**What to do**
Write out exactly the lines that run from the line containing "if empty is" through the line containing "obj.parent = empty"; both end lines belong to the answer.

-- start Raw records --

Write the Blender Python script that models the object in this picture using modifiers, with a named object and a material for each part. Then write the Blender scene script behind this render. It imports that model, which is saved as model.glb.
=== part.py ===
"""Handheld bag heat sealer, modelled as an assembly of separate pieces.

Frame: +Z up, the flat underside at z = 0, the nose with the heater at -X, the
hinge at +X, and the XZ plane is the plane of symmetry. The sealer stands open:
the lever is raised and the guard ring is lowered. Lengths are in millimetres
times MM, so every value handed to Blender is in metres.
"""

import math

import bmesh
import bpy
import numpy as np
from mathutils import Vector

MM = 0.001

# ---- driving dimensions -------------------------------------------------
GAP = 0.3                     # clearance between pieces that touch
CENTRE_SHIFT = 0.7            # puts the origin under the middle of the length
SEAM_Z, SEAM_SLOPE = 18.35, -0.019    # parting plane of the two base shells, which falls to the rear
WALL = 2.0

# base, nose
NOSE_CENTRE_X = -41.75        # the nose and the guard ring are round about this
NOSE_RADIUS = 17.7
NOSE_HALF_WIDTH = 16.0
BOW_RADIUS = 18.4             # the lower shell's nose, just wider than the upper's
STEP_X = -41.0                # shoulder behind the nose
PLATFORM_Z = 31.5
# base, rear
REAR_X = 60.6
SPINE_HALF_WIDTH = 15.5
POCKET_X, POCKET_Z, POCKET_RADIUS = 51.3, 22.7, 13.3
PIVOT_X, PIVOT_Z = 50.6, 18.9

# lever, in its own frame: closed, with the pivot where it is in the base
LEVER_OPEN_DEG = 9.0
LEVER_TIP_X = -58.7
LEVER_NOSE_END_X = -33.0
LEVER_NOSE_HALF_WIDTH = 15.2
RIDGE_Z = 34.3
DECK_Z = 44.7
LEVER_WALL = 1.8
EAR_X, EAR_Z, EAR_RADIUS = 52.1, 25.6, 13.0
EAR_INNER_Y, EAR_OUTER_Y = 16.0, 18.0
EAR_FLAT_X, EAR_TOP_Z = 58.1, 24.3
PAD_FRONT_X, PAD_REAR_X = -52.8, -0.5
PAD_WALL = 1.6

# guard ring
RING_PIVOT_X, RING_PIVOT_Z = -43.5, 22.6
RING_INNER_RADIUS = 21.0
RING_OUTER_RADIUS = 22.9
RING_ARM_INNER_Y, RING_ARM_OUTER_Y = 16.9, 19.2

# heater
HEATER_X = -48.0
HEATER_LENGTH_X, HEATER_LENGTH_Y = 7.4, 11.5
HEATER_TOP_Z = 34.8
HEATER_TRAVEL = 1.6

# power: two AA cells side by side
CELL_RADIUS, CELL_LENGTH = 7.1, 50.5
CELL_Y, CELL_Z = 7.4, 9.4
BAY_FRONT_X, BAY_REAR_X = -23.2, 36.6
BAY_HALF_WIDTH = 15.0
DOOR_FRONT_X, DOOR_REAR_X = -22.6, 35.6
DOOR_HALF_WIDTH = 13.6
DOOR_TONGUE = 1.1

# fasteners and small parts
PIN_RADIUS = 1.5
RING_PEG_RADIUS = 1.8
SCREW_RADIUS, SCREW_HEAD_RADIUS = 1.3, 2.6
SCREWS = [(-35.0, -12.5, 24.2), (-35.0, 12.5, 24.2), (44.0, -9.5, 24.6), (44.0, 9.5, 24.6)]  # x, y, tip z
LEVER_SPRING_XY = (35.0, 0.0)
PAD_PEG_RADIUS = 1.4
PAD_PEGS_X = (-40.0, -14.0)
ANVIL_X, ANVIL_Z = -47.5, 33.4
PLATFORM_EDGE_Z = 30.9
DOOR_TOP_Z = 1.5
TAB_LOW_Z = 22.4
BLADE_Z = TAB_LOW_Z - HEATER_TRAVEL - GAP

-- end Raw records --
-- start Raw records --

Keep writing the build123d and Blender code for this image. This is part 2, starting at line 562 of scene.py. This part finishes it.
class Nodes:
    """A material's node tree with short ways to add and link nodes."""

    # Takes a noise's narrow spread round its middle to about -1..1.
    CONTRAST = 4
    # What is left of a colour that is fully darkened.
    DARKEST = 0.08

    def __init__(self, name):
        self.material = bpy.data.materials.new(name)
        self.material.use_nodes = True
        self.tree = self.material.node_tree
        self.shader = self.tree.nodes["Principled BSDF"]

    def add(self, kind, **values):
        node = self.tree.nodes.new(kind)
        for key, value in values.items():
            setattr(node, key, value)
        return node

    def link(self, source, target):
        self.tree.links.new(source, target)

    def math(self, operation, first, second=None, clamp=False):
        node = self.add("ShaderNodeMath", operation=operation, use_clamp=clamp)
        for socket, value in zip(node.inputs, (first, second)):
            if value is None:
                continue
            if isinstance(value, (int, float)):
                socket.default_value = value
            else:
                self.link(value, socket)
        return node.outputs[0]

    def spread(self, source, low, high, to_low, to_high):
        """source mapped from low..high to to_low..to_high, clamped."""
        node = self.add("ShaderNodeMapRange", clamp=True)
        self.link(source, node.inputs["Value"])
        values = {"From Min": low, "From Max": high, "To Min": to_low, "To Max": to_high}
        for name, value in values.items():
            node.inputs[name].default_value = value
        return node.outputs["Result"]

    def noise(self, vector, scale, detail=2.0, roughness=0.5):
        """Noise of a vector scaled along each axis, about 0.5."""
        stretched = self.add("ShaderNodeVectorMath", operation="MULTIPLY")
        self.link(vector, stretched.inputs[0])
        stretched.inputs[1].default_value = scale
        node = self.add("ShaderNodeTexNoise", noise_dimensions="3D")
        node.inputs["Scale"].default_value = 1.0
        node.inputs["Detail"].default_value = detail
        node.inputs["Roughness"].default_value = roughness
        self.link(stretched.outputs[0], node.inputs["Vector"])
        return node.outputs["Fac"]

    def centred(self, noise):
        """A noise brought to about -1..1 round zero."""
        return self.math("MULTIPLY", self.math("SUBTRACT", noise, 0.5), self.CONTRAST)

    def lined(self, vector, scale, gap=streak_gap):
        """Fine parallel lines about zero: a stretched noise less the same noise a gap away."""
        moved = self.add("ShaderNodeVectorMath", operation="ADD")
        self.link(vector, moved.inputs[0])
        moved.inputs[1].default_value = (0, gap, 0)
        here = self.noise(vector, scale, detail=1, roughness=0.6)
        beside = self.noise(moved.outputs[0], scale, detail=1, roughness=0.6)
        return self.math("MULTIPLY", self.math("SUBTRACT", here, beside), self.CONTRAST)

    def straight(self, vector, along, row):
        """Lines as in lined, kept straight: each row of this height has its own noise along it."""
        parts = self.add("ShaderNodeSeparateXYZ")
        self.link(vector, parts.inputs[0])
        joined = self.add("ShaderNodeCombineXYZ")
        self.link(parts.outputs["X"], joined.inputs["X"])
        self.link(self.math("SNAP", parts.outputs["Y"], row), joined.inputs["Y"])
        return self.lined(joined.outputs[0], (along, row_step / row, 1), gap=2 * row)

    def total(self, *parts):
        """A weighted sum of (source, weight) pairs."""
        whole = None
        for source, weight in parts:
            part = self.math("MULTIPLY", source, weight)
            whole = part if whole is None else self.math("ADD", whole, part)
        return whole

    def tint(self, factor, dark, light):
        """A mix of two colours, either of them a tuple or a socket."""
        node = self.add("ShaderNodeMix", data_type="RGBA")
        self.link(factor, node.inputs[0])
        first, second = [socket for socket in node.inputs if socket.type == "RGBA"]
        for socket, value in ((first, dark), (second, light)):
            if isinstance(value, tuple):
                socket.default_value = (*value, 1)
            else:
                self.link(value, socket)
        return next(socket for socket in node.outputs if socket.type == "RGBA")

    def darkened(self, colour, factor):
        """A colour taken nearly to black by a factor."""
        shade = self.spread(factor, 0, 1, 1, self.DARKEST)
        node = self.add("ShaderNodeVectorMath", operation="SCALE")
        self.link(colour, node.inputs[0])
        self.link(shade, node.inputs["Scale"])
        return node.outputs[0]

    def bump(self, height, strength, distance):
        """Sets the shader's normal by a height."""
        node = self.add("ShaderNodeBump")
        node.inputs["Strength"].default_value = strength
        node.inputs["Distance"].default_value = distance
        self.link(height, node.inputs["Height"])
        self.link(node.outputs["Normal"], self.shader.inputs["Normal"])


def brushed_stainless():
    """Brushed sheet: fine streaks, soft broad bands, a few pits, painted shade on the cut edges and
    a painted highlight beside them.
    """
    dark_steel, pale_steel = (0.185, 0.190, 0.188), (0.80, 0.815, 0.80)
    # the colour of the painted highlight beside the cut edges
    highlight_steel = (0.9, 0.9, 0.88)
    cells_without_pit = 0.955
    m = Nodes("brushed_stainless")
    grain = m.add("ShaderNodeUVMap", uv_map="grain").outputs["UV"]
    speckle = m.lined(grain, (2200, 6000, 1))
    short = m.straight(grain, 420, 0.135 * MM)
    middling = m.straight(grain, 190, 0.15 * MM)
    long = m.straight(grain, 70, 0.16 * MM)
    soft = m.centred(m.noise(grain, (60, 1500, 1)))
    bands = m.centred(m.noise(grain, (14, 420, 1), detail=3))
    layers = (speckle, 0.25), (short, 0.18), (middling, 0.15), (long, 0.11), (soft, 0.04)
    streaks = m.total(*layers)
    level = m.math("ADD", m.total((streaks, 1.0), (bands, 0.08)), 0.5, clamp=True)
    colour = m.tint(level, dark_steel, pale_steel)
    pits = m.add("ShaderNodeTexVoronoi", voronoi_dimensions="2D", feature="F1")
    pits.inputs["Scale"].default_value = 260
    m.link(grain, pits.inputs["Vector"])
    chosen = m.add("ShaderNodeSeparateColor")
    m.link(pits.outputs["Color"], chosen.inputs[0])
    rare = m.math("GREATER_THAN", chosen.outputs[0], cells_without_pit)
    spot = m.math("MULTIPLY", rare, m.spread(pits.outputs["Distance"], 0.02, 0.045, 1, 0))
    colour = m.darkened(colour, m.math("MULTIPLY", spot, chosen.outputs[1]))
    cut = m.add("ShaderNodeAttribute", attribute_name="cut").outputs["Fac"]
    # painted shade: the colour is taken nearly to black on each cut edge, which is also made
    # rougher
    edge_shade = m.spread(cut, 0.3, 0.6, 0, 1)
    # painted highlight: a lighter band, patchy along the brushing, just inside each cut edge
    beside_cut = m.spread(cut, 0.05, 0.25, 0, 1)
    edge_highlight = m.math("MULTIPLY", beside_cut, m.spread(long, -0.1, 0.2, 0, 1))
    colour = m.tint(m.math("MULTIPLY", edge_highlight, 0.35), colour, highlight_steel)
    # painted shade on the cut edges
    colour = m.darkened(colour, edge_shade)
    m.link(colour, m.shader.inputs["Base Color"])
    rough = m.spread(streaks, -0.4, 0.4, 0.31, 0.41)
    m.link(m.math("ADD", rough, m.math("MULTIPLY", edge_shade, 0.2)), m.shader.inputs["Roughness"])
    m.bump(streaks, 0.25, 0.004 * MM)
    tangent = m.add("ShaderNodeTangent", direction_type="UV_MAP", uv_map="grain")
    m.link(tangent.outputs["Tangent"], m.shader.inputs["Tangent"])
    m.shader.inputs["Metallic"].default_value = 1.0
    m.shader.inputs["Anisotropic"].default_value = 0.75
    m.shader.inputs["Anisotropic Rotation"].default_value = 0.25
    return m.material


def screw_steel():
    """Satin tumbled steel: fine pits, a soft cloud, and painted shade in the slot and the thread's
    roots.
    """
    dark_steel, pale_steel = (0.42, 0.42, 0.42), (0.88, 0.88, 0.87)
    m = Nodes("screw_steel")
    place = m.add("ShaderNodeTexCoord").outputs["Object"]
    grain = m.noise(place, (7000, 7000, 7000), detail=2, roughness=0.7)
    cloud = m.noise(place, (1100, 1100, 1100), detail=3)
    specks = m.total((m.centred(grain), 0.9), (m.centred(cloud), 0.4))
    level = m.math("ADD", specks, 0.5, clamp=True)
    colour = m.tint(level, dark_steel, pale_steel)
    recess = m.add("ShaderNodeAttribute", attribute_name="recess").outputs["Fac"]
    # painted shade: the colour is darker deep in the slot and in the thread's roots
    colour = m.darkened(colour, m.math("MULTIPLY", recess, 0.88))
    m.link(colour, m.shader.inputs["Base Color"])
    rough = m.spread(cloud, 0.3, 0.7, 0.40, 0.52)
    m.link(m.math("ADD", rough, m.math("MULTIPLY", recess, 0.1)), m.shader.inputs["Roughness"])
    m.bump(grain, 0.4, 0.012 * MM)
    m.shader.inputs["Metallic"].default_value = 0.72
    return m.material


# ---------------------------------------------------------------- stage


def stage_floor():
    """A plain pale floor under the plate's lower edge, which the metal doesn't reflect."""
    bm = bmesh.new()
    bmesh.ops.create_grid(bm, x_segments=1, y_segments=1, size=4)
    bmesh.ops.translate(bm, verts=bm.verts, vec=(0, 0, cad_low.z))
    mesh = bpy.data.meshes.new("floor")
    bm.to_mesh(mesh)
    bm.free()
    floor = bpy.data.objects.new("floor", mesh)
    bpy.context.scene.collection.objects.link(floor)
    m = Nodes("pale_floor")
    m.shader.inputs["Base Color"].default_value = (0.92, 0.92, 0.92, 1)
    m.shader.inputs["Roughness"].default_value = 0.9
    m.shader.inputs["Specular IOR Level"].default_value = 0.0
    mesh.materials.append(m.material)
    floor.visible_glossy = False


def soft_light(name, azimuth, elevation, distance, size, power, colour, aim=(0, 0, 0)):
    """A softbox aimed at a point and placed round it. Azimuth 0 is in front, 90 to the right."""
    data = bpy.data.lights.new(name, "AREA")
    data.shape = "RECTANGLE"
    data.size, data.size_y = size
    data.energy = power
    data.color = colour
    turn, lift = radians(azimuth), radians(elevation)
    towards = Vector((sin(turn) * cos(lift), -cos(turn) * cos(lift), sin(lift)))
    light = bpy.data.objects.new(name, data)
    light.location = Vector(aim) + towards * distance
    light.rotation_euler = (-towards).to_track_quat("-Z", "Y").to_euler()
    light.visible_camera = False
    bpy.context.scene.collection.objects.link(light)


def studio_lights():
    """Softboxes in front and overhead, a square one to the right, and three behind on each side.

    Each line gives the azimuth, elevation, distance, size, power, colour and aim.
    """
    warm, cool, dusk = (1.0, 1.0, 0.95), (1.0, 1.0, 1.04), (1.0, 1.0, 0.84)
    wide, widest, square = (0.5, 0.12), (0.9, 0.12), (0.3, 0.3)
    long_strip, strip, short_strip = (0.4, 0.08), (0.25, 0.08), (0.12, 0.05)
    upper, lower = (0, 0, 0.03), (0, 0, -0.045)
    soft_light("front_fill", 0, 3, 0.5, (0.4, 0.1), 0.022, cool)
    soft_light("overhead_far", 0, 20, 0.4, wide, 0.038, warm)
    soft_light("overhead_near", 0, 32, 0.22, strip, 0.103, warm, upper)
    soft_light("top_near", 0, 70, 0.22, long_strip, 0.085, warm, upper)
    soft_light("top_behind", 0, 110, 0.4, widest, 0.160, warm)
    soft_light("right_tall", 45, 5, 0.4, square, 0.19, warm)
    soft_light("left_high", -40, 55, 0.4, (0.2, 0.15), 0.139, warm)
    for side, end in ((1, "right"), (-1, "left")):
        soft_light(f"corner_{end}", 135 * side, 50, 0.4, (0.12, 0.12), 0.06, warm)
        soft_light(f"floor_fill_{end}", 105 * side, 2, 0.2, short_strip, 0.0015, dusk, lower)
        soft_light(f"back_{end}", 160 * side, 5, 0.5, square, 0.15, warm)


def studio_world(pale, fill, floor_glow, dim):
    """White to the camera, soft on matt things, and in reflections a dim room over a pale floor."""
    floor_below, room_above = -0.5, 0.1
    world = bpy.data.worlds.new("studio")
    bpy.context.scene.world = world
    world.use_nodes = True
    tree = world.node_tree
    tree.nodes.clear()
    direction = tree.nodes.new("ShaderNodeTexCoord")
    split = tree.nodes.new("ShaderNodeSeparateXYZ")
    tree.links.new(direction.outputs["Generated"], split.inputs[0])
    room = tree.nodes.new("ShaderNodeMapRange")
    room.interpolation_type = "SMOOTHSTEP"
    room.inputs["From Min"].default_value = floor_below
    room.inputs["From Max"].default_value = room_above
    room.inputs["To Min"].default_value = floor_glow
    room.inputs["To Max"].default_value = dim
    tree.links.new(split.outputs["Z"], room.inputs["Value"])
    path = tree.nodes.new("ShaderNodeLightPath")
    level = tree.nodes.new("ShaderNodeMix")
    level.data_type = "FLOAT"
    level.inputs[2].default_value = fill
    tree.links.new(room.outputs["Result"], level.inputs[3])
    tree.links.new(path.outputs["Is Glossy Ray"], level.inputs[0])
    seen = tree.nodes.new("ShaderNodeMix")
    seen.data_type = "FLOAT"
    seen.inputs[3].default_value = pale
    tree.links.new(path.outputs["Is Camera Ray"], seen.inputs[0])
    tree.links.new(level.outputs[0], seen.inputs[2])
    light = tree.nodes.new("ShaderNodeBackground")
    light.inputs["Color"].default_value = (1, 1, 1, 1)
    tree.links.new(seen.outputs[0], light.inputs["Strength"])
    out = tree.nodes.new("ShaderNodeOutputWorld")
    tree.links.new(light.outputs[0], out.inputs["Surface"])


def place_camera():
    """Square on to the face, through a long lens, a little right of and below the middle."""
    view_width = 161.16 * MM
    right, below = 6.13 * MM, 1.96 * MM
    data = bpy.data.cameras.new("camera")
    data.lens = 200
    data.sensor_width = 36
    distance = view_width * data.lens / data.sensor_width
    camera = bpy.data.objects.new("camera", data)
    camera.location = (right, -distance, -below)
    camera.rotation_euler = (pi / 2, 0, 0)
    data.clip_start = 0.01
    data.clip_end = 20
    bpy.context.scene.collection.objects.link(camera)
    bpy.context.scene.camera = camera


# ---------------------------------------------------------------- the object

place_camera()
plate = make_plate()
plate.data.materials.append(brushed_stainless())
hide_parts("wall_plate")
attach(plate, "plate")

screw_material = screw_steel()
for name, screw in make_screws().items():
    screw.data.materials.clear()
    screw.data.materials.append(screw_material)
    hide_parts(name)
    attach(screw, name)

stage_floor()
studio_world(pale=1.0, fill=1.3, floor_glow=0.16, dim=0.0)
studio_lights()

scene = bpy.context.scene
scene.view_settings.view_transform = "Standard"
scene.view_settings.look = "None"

-- end Raw records --
-- start Raw records --

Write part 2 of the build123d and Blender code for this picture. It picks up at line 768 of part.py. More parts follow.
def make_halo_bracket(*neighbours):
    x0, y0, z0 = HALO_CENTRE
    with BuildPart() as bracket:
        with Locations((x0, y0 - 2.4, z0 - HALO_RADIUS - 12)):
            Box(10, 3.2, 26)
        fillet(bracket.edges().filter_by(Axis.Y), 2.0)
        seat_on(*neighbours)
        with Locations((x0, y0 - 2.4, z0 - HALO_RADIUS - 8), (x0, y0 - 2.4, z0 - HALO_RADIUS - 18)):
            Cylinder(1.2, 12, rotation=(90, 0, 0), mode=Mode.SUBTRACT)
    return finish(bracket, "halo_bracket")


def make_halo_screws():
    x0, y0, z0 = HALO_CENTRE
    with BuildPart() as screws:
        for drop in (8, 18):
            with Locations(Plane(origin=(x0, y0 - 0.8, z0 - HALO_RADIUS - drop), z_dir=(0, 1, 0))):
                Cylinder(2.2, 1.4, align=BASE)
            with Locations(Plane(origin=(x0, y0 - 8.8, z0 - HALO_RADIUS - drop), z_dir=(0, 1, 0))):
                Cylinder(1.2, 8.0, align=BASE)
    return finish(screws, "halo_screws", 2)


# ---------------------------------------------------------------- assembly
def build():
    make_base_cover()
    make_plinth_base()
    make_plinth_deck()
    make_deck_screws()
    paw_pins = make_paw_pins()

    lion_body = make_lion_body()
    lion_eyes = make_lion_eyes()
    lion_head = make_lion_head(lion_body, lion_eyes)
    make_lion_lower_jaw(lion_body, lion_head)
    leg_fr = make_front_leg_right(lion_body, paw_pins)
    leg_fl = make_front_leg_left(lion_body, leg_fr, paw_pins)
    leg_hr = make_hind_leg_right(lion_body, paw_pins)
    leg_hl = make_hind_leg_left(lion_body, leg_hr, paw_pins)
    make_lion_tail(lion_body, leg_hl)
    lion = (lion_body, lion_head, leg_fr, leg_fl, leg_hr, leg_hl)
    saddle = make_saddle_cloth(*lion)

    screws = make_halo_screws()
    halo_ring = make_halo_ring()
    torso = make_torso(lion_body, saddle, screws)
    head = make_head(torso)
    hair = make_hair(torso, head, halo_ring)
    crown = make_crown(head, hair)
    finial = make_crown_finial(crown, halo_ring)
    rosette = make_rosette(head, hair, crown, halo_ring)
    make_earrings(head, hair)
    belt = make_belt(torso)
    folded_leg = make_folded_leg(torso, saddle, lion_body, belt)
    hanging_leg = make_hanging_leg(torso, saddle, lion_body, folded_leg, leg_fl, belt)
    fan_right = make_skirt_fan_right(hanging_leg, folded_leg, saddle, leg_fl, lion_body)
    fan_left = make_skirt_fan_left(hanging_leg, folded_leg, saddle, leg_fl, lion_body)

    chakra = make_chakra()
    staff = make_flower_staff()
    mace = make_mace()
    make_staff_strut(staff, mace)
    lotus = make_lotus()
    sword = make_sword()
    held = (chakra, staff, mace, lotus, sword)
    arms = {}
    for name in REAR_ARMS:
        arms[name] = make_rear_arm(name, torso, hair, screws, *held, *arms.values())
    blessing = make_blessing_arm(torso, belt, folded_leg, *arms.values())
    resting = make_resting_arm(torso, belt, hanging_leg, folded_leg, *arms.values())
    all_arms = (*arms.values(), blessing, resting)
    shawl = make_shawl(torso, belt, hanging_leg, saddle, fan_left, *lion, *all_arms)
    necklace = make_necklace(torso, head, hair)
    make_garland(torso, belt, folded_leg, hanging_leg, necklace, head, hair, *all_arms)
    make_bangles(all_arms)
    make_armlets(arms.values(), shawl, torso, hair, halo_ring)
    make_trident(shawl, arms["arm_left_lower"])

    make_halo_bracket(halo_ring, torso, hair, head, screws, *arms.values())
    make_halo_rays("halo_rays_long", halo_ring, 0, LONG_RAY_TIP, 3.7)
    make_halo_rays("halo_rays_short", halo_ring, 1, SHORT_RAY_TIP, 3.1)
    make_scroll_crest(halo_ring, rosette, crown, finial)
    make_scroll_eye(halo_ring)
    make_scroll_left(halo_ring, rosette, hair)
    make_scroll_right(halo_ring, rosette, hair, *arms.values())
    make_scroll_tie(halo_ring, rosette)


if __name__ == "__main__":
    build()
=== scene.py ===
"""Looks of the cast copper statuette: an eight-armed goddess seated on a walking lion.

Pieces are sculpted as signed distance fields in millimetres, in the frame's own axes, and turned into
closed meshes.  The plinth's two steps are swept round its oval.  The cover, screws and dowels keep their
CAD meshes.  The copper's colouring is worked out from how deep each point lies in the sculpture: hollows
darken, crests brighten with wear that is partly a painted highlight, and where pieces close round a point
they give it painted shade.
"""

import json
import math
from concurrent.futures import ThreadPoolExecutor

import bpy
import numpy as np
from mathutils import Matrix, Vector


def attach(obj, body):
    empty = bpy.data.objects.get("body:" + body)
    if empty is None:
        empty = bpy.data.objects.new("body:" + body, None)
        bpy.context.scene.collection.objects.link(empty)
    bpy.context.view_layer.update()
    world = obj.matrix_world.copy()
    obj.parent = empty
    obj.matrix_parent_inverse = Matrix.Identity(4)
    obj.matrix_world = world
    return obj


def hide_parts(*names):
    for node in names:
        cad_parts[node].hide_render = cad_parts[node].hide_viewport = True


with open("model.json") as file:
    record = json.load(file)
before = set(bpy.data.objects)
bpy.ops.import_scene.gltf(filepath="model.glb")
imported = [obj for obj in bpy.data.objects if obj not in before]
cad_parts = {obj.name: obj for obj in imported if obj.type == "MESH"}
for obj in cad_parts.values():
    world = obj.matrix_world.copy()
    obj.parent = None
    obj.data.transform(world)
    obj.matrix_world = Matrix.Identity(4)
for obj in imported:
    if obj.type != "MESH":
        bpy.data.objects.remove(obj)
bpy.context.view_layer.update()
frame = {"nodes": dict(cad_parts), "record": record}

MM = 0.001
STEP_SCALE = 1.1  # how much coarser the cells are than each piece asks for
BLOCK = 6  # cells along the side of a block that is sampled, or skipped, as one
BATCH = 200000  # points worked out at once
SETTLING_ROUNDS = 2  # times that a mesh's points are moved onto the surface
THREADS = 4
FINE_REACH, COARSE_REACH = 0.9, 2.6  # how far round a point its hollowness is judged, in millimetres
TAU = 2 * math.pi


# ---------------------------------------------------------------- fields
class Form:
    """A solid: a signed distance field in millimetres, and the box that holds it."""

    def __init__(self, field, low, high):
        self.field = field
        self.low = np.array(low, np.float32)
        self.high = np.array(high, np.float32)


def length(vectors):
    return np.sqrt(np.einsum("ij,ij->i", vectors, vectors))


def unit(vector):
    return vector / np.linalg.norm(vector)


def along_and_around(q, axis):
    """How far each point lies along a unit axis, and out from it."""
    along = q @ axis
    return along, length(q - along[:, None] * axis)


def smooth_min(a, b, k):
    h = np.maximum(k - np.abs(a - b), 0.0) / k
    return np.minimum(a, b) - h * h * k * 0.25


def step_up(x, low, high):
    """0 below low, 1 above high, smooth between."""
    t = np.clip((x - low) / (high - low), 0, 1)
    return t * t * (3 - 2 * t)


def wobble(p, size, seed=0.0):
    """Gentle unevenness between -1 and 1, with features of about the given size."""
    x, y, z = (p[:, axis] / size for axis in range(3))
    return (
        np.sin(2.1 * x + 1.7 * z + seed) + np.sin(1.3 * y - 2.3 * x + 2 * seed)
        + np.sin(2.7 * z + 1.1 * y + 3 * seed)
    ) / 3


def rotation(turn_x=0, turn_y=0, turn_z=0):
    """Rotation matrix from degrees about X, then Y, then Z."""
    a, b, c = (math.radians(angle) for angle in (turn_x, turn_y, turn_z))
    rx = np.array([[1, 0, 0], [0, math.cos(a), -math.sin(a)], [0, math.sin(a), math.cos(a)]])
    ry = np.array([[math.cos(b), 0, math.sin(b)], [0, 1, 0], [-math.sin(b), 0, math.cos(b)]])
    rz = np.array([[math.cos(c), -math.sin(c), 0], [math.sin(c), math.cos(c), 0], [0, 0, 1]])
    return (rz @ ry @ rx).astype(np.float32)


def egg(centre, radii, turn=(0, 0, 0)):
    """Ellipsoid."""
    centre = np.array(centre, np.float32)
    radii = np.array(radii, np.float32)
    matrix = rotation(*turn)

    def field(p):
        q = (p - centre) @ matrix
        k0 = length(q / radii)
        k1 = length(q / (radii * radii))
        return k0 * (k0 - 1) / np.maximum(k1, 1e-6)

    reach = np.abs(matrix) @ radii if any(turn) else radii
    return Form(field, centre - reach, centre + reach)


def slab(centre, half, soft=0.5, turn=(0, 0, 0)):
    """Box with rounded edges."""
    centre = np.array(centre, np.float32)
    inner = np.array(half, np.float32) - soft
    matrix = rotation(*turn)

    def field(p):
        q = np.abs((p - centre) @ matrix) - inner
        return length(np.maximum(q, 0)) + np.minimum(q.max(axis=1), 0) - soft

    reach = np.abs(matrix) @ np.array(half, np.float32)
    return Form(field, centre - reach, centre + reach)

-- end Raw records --

**Final result**
    if empty is None:
        empty = bpy.data.objects.new("body:" + body, None)
        bpy.context.scene.collection.objects.link(empty)
    bpy.context.view_layer.update()
    world = obj.matrix_world.copy()
    obj.parent = empty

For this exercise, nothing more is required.